§ **WHAT TO DO**
Print all of the data exactly.

§ **COLLECTED MATERIAL**
━━━━━━━━━━━━━━━━━━━━

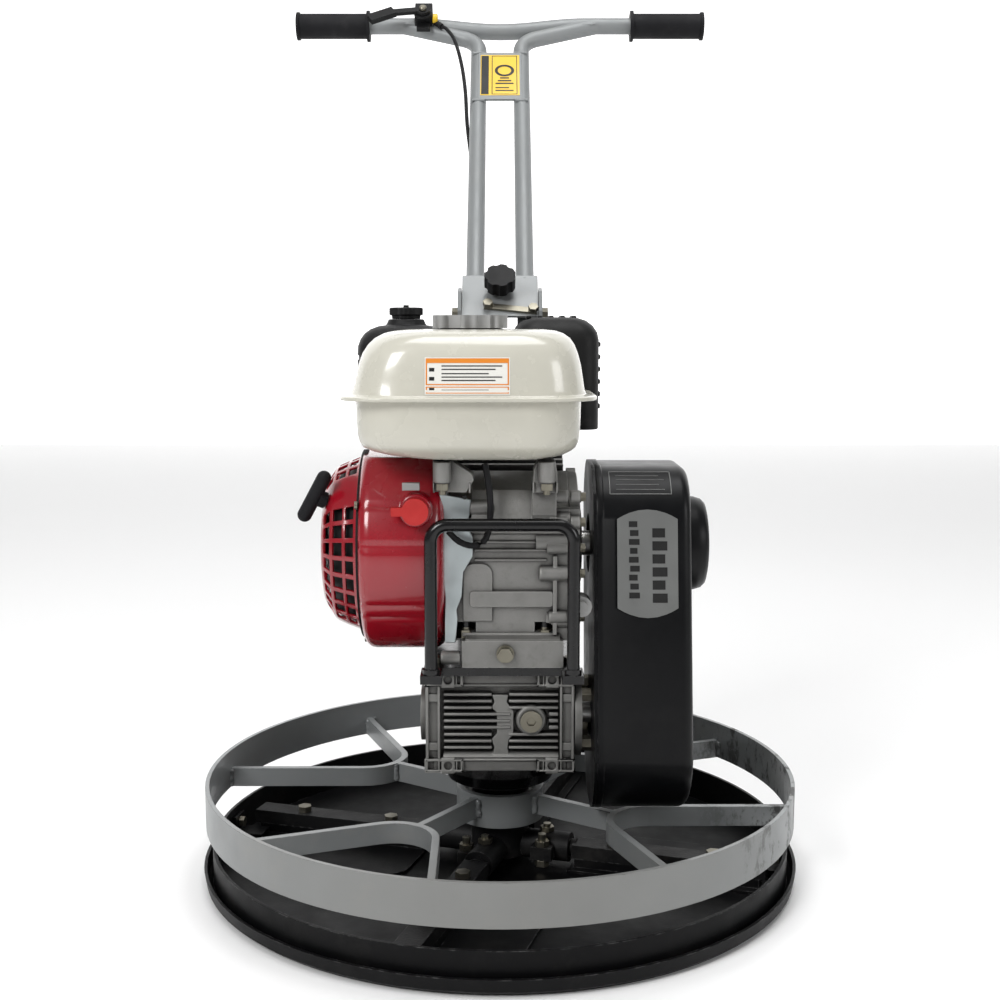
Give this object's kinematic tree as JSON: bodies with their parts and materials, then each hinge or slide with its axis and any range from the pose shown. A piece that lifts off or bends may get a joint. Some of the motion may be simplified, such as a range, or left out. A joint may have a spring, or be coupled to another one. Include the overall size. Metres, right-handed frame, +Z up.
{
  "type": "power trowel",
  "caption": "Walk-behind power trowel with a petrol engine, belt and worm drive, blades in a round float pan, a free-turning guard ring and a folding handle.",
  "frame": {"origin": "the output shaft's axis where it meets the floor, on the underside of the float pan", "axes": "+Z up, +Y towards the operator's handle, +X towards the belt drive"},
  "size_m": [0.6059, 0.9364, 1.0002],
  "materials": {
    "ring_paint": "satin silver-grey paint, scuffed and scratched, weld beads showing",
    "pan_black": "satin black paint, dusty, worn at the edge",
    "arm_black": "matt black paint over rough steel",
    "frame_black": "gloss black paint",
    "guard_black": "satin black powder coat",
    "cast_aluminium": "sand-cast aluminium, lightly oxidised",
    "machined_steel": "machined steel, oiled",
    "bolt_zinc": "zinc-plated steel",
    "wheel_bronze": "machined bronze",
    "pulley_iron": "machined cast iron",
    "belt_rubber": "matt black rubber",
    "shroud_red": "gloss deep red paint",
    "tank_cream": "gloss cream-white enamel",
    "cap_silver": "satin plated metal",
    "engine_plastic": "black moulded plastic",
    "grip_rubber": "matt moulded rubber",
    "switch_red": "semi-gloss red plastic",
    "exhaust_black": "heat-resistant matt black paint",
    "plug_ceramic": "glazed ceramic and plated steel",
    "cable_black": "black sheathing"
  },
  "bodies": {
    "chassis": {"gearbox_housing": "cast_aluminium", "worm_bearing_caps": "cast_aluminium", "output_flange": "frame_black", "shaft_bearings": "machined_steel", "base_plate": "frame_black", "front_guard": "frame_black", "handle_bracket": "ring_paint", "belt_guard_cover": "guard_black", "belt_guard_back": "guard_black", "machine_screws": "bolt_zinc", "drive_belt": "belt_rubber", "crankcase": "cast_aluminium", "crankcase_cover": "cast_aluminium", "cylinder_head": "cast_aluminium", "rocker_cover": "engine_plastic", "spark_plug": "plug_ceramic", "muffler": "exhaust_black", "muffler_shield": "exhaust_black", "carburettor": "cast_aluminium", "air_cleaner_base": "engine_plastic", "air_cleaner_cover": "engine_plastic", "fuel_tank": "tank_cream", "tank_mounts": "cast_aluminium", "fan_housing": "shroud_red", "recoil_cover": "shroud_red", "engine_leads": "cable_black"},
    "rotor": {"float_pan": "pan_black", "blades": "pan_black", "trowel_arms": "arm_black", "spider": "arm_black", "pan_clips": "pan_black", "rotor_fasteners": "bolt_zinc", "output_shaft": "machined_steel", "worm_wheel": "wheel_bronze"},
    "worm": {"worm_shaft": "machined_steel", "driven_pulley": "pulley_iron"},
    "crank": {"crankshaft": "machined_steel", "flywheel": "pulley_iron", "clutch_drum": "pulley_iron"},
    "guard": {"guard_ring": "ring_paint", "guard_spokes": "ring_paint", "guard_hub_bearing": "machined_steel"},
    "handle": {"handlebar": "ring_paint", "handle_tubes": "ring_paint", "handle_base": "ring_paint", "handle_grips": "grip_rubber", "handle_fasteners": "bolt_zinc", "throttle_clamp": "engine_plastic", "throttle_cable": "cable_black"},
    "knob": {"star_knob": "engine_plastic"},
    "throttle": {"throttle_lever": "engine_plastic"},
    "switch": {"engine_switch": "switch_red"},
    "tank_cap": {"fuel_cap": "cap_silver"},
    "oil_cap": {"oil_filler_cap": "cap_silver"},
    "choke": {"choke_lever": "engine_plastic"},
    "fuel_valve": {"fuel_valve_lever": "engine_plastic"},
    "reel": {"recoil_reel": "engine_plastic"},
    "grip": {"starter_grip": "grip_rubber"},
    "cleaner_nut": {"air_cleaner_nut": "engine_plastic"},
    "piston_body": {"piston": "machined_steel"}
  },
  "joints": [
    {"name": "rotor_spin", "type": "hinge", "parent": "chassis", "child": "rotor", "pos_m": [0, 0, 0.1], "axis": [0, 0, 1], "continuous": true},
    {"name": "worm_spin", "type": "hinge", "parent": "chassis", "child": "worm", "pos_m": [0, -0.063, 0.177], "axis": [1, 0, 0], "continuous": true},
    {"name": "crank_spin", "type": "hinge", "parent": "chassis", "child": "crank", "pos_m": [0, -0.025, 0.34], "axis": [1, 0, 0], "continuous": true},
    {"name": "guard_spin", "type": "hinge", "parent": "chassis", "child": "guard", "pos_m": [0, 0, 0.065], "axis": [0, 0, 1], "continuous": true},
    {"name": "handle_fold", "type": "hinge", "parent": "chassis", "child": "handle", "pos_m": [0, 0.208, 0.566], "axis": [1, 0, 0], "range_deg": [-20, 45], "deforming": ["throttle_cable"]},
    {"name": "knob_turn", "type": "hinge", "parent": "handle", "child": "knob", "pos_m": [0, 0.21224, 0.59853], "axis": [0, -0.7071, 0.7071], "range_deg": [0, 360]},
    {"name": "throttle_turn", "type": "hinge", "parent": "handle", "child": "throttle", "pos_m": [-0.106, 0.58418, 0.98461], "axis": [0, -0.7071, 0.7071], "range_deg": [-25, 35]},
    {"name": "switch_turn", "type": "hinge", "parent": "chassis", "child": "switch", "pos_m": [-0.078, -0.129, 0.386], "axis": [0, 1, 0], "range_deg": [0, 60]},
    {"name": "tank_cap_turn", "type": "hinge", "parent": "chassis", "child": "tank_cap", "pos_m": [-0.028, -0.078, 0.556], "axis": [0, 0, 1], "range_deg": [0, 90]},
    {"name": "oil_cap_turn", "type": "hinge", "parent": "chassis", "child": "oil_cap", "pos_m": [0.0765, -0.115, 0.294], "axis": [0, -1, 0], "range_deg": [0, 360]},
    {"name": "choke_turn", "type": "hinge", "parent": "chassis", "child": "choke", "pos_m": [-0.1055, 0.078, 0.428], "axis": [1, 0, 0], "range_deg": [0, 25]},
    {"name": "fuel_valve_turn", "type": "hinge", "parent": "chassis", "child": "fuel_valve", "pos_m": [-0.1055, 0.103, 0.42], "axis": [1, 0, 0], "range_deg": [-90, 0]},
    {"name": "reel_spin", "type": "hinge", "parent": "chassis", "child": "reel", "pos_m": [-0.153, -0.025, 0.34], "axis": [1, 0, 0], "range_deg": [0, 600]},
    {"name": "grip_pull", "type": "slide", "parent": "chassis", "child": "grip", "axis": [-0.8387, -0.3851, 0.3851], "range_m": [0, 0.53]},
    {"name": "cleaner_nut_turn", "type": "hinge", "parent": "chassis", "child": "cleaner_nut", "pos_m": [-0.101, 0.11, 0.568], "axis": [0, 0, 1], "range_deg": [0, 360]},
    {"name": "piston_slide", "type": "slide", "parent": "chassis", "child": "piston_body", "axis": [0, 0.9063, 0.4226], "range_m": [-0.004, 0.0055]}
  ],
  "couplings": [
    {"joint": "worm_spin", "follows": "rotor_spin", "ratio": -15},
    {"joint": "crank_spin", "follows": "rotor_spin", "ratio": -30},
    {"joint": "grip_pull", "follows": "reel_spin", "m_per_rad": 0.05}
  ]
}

━━━━━━━━━━━━━━━━━━━━

§ **WRITTEN SOLUTION**
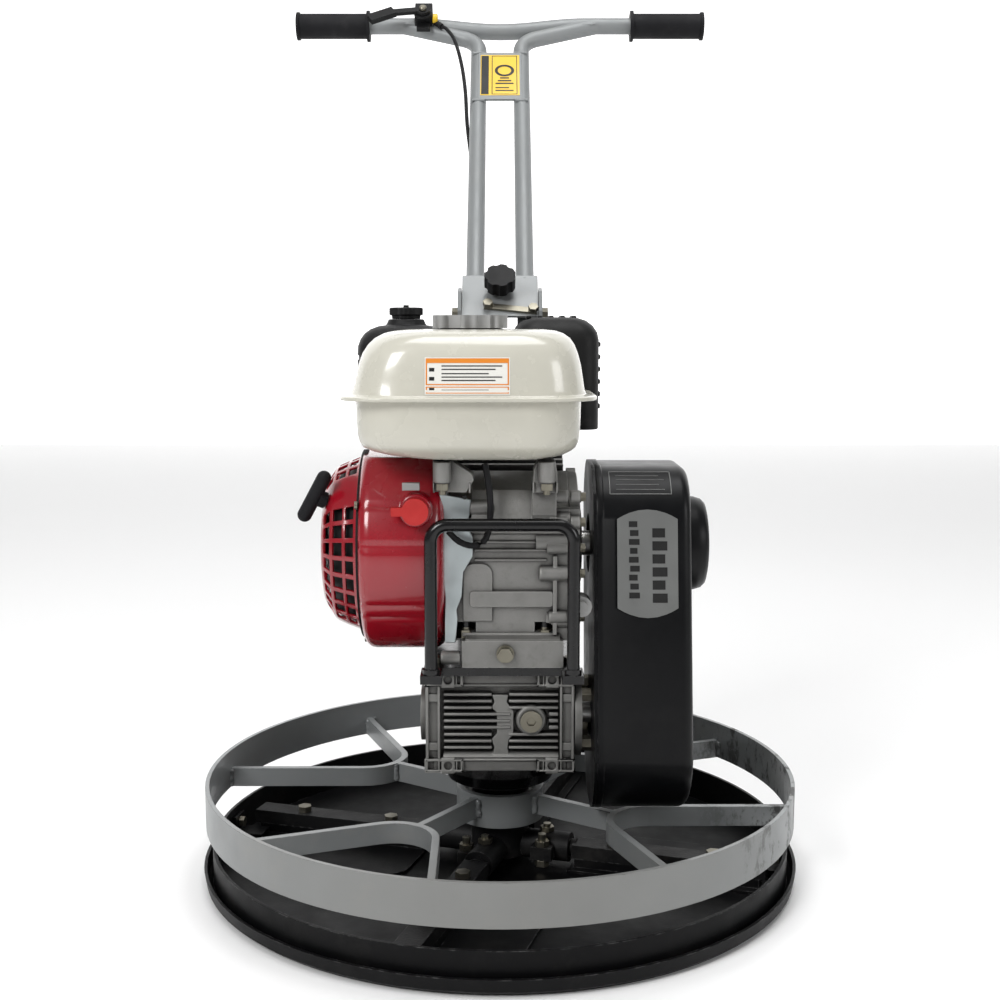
Give this object's kinematic tree as JSON: bodies with their parts and materials, then each hinge or slide with its axis and any range from the pose shown. A piece that lifts off or bends may get a joint. Some of the motion may be simplified, such as a range, or left out. A joint may have a spring, or be coupled to another one. Include the overall size. Metres, right-handed frame, +Z up.
{
  "type": "power trowel",
  "caption": "Walk-behind power trowel with a petrol engine, belt and worm drive, blades in a round float pan, a free-turning guard ring and a folding handle.",
  "frame": {"origin": "the output shaft's axis where it meets the floor, on the underside of the float pan", "axes": "+Z up, +Y towards the operator's handle, +X towards the belt drive"},
  "size_m": [0.6059, 0.9364, 1.0002],
  "materials": {
    "ring_paint": "satin silver-grey paint, scuffed and scratched, weld beads showing",
    "pan_black": "satin black paint, dusty, worn at the edge",
    "arm_black": "matt black paint over rough steel",
    "frame_black": "gloss black paint",
    "guard_black": "satin black powder coat",
    "cast_aluminium": "sand-cast aluminium, lightly oxidised",
    "machined_steel": "machined steel, oiled",
    "bolt_zinc": "zinc-plated steel",
    "wheel_bronze": "machined bronze",
    "pulley_iron": "machined cast iron",
    "belt_rubber": "matt black rubber",
    "shroud_red": "gloss deep red paint",
    "tank_cream": "gloss cream-white enamel",
    "cap_silver": "satin plated metal",
    "engine_plastic": "black moulded plastic",
    "grip_rubber": "matt moulded rubber",
    "switch_red": "semi-gloss red plastic",
    "exhaust_black": "heat-resistant matt black paint",
    "plug_ceramic": "glazed ceramic and plated steel",
    "cable_black": "black sheathing"
  },
  "bodies": {
    "chassis": {"gearbox_housing": "cast_aluminium", "worm_bearing_caps": "cast_aluminium", "output_flange": "frame_black", "shaft_bearings": "machined_steel", "base_plate": "frame_black", "front_guard": "frame_black", "handle_bracket": "ring_paint", "belt_guard_cover": "guard_black", "belt_guard_back": "guard_black", "machine_screws": "bolt_zinc", "drive_belt": "belt_rubber", "crankcase": "cast_aluminium", "crankcase_cover": "cast_aluminium", "cylinder_head": "cast_aluminium", "rocker_cover": "engine_plastic", "spark_plug": "plug_ceramic", "muffler": "exhaust_black", "muffler_shield": "exhaust_black", "carburettor": "cast_aluminium", "air_cleaner_base": "engine_plastic", "air_cleaner_cover": "engine_plastic", "fuel_tank": "tank_cream", "tank_mounts": "cast_aluminium", "fan_housing": "shroud_red", "recoil_cover": "shroud_red", "engine_leads": "cable_black"},
    "rotor": {"float_pan": "pan_black", "blades": "pan_black", "trowel_arms": "arm_black", "spider": "arm_black", "pan_clips": "pan_black", "rotor_fasteners": "bolt_zinc", "output_shaft": "machined_steel", "worm_wheel": "wheel_bronze"},
    "worm": {"worm_shaft": "machined_steel", "driven_pulley": "pulley_iron"},
    "crank": {"crankshaft": "machined_steel", "flywheel": "pulley_iron", "clutch_drum": "pulley_iron"},
    "guard": {"guard_ring": "ring_paint", "guard_spokes": "ring_paint", "guard_hub_bearing": "machined_steel"},
    "handle": {"handlebar": "ring_paint", "handle_tubes": "ring_paint", "handle_base": "ring_paint", "handle_grips": "grip_rubber", "handle_fasteners": "bolt_zinc", "throttle_clamp": "engine_plastic", "throttle_cable": "cable_black"},
    "knob": {"star_knob": "engine_plastic"},
    "throttle": {"throttle_lever": "engine_plastic"},
    "switch": {"engine_switch": "switch_red"},
    "tank_cap": {"fuel_cap": "cap_silver"},
    "oil_cap": {"oil_filler_cap": "cap_silver"},
    "choke": {"choke_lever": "engine_plastic"},
    "fuel_valve": {"fuel_valve_lever": "engine_plastic"},
    "reel": {"recoil_reel": "engine_plastic"},
    "grip": {"starter_grip": "grip_rubber"},
    "cleaner_nut": {"air_cleaner_nut": "engine_plastic"},
    "piston_body": {"piston": "machined_steel"}
  },
  "joints": [
    {"name": "rotor_spin", "type": "hinge", "parent": "chassis", "child": "rotor", "pos_m": [0, 0, 0.1], "axis": [0, 0, 1], "continuous": true},
    {"name": "worm_spin", "type": "hinge", "parent": "chassis", "child": "worm", "pos_m": [0, -0.063, 0.177], "axis": [1, 0, 0], "continuous": true},
    {"name": "crank_spin", "type": "hinge", "parent": "chassis", "child": "crank", "pos_m": [0, -0.025, 0.34], "axis": [1, 0, 0], "continuous": true},
    {"name": "guard_spin", "type": "hinge", "parent": "chassis", "child": "guard", "pos_m": [0, 0, 0.065], "axis": [0, 0, 1], "continuous": true},
    {"name": "handle_fold", "type": "hinge", "parent": "chassis", "child": "handle", "pos_m": [0, 0.208, 0.566], "axis": [1, 0, 0], "range_deg": [-20, 45], "deforming": ["throttle_cable"]},
    {"name": "knob_turn", "type": "hinge", "parent": "handle", "child": "knob", "pos_m": [0, 0.21224, 0.59853], "axis": [0, -0.7071, 0.7071], "range_deg": [0, 360]},
    {"name": "throttle_turn", "type": "hinge", "parent": "handle", "child": "throttle", "pos_m": [-0.106, 0.58418, 0.98461], "axis": [0, -0.7071, 0.7071], "range_deg": [-25, 35]},
    {"name": "switch_turn", "type": "hinge", "parent": "chassis", "child": "switch", "pos_m": [-0.078, -0.129, 0.386], "axis": [0, 1, 0], "range_deg": [0, 60]},
    {"name": "tank_cap_turn", "type": "hinge", "parent": "chassis", "child": "tank_cap", "pos_m": [-0.028, -0.078, 0.556], "axis": [0, 0, 1], "range_deg": [0, 90]},
    {"name": "oil_cap_turn", "type": "hinge", "parent": "chassis", "child": "oil_cap", "pos_m": [0.0765, -0.115, 0.294], "axis": [0, -1, 0], "range_deg": [0, 360]},
    {"name": "choke_turn", "type": "hinge", "parent": "chassis", "child": "choke", "pos_m": [-0.1055, 0.078, 0.428], "axis": [1, 0, 0], "range_deg": [0, 25]},
    {"name": "fuel_valve_turn", "type": "hinge", "parent": "chassis", "child": "fuel_valve", "pos_m": [-0.1055, 0.103, 0.42], "axis": [1, 0, 0], "range_deg": [-90, 0]},
    {"name": "reel_spin", "type": "hinge", "parent": "chassis", "child": "reel", "pos_m": [-0.153, -0.025, 0.34], "axis": [1, 0, 0], "range_deg": [0, 600]},
    {"name": "grip_pull", "type": "slide", "parent": "chassis", "child": "grip", "axis": [-0.8387, -0.3851, 0.3851], "range_m": [0, 0.53]},
    {"name": "cleaner_nut_turn", "type": "hinge", "parent": "chassis", "child": "cleaner_nut", "pos_m": [-0.101, 0.11, 0.568], "axis": [0, 0, 1], "range_deg": [0, 360]},
    {"name": "piston_slide", "type": "slide", "parent": "chassis", "child": "piston_body", "axis": [0, 0.9063, 0.4226], "range_m": [-0.004, 0.0055]}
  ],
  "couplings": [
    {"joint": "worm_spin", "follows": "rotor_spin", "ratio": -15},
    {"joint": "crank_spin", "follows": "rotor_spin", "ratio": -30},
    {"joint": "grip_pull", "follows": "reel_spin", "m_per_rad": 0.05}
  ]
}